Written exercise -
Repeat the full listing, word for word.
★ ★ ★ ★ ★ ★ ★
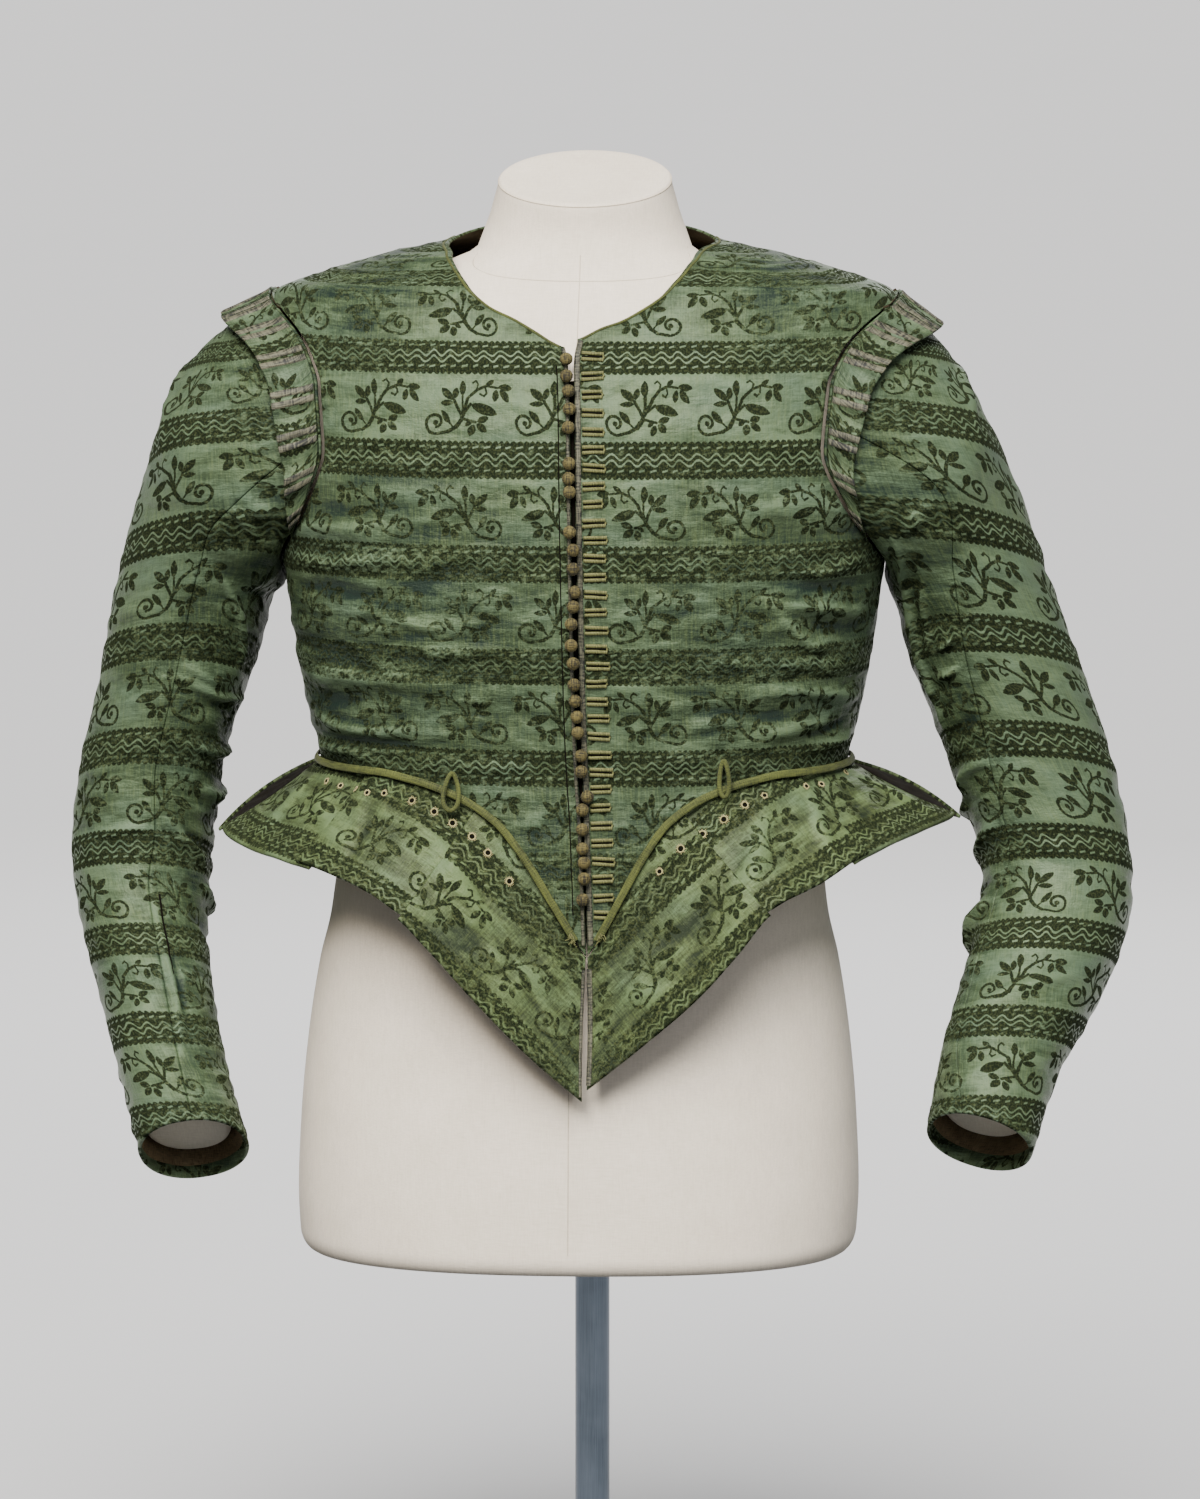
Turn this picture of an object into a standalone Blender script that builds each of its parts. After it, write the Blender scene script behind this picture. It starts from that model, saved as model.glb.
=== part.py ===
"""Doublet of green silk with laps, wings and long sleeves, worn by a padded form on a steel stand.

Metres, Z up, front towards -Y. "right" and "left" are the wearer's, so right lies on -X.
Every cloth piece is a thin closed wall: an outer grid of points on a shared surface and the
same grid moved inwards by the wall, so neighbouring pieces meet along parallel faces.
"""
import math

import bmesh
import bpy
import numpy as np

MM = 0.001

# driving sizes
WALL = 2.2 * MM
SEAM_GAP = 0.5 * MM
LAP_LAYER = 2.9 * MM
LAP_BOW = 2.5 * MM
BUTTON_DIAMETER = 8.6 * MM
BUTTON_FLATNESS = 0.86
CORD_WIDTH = 5.0 * MM
CORD_THICKNESS = 1.9 * MM
CORD_CLEARANCE = 1.1 * MM
LOOP_CORD = 3.0 * MM
WING_LIFT = 0.7 * MM
WING_RIB_HEIGHT = 1.0 * MM
WING_RIB_WIDTH = 9.0 * MM
WING_RIB_COUNT = 15
PAD_INSET = 6.5 * MM
NECK_TOP_HEIGHT = 1.0078
NECK_TOP_SLANT = math.radians(16.5)
FORM_BOTTOM = 0.311
FORM_EDGE_RADIUS = 0.012
POLE_DIAMETER = 0.0225
BASE_RADIUS = 0.170
BASE_THICKNESS = 0.012

FRONT_COLUMNS = 18
FRONT_SPREAD = 1.3
BACK_COLUMNS = 12
BACK_SPREAD = 1.05
TIP_SPREAD = 1.3

SHARP_ANGLE = math.radians(50)

RIGHT = -1
LEFT = 1
SIDES = {"right": RIGHT, "left": LEFT}

# horizontal sections of the doublet's body, in metres
BODY_COLUMNS = ("height", "half_width", "front", "back", "roundness", "centre_y")
BODY_ROWS = [
    (0.480, 0.171, 0.127, 0.120, 2.20, 0.000),
    (0.560, 0.170, 0.124, 0.112, 2.25, 0.000),
    (0.629, 0.171, 0.120, 0.110, 2.35, 0.000),
    (0.660, 0.178, 0.122, 0.114, 2.40, 0.000),
    (0.700, 0.186, 0.127, 0.120, 2.45, 0.000),
    (0.750, 0.193, 0.131, 0.126, 2.45, 0.000),
    (0.800, 0.200, 0.131, 0.129, 2.45, 0.000),
    (0.850, 0.206, 0.125, 0.128, 2.40, 0.003),
    (0.890, 0.209, 0.113, 0.121, 2.40, 0.006),
    (0.914, 0.206, 0.100, 0.110, 2.40, 0.008),
    (0.934, 0.199, 0.088, 0.098, 2.40, 0.008),
    (0.9455, 0.170, 0.078, 0.086, 2.35, 0.008),
    (0.957, 0.131, 0.068, 0.075, 2.25, 0.007),
    (0.969, 0.084, 0.059, 0.065, 2.05, 0.006),
    (0.982, 0.071, 0.053, 0.060, 2.00, 0.006),
]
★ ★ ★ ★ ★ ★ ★
Solution to the exercise -
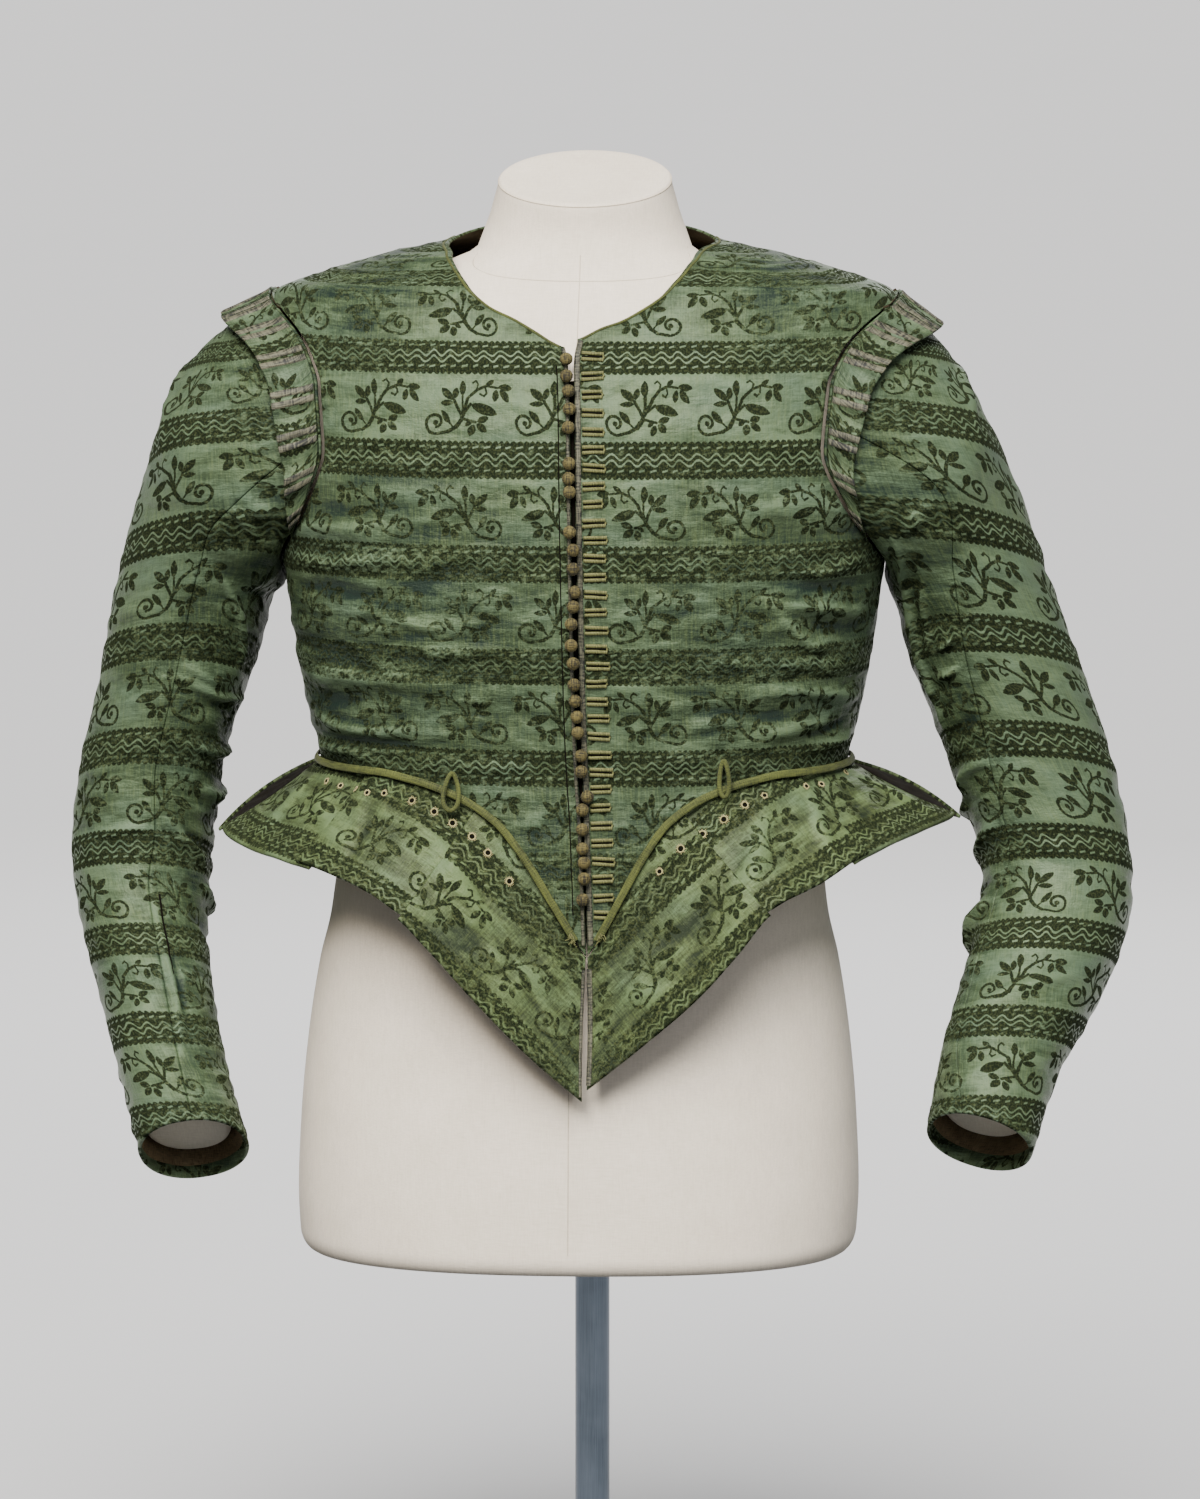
Turn this picture of an object into a standalone Blender script that builds each of its parts. After it, write the Blender scene script behind this picture. It starts from that model, saved as model.glb.
=== part.py ===
"""Doublet of green silk with laps, wings and long sleeves, worn by a padded form on a steel stand.

Metres, Z up, front towards -Y. "right" and "left" are the wearer's, so right lies on -X.
Every cloth piece is a thin closed wall: an outer grid of points on a shared surface and the
same grid moved inwards by the wall, so neighbouring pieces meet along parallel faces.
"""
import math

import bmesh
import bpy
import numpy as np

MM = 0.001

# driving sizes
WALL = 2.2 * MM
SEAM_GAP = 0.5 * MM
LAP_LAYER = 2.9 * MM
LAP_BOW = 2.5 * MM
BUTTON_DIAMETER = 8.6 * MM
BUTTON_FLATNESS = 0.86
CORD_WIDTH = 5.0 * MM
CORD_THICKNESS = 1.9 * MM
CORD_CLEARANCE = 1.1 * MM
LOOP_CORD = 3.0 * MM
WING_LIFT = 0.7 * MM
WING_RIB_HEIGHT = 1.0 * MM
WING_RIB_WIDTH = 9.0 * MM
WING_RIB_COUNT = 15
PAD_INSET = 6.5 * MM
NECK_TOP_HEIGHT = 1.0078
NECK_TOP_SLANT = math.radians(16.5)
FORM_BOTTOM = 0.311
FORM_EDGE_RADIUS = 0.012
POLE_DIAMETER = 0.0225
BASE_RADIUS = 0.170
BASE_THICKNESS = 0.012

FRONT_COLUMNS = 18
FRONT_SPREAD = 1.3
BACK_COLUMNS = 12
BACK_SPREAD = 1.05
TIP_SPREAD = 1.3

SHARP_ANGLE = math.radians(50)

RIGHT = -1
LEFT = 1
SIDES = {"right": RIGHT, "left": LEFT}

# horizontal sections of the doublet's body, in metres
BODY_COLUMNS = ("height", "half_width", "front", "back", "roundness", "centre_y")
BODY_ROWS = [
    (0.480, 0.171, 0.127, 0.120, 2.20, 0.000),
    (0.560, 0.170, 0.124, 0.112, 2.25, 0.000),
    (0.629, 0.171, 0.120, 0.110, 2.35, 0.000),
    (0.660, 0.178, 0.122, 0.114, 2.40, 0.000),
    (0.700, 0.186, 0.127, 0.120, 2.45, 0.000),
    (0.750, 0.193, 0.131, 0.126, 2.45, 0.000),
    (0.800, 0.200, 0.131, 0.129, 2.45, 0.000),
    (0.850, 0.206, 0.125, 0.128, 2.40, 0.003),
    (0.890, 0.209, 0.113, 0.121, 2.40, 0.006),
    (0.914, 0.206, 0.100, 0.110, 2.40, 0.008),
    (0.934, 0.199, 0.088, 0.098, 2.40, 0.008),
    (0.9455, 0.170, 0.078, 0.086, 2.35, 0.008),
    (0.957, 0.131, 0.068, 0.075, 2.25, 0.007),
    (0.969, 0.084, 0.059, 0.065, 2.05, 0.006),
    (0.982, 0.071, 0.053, 0.060, 2.00, 0.006),
]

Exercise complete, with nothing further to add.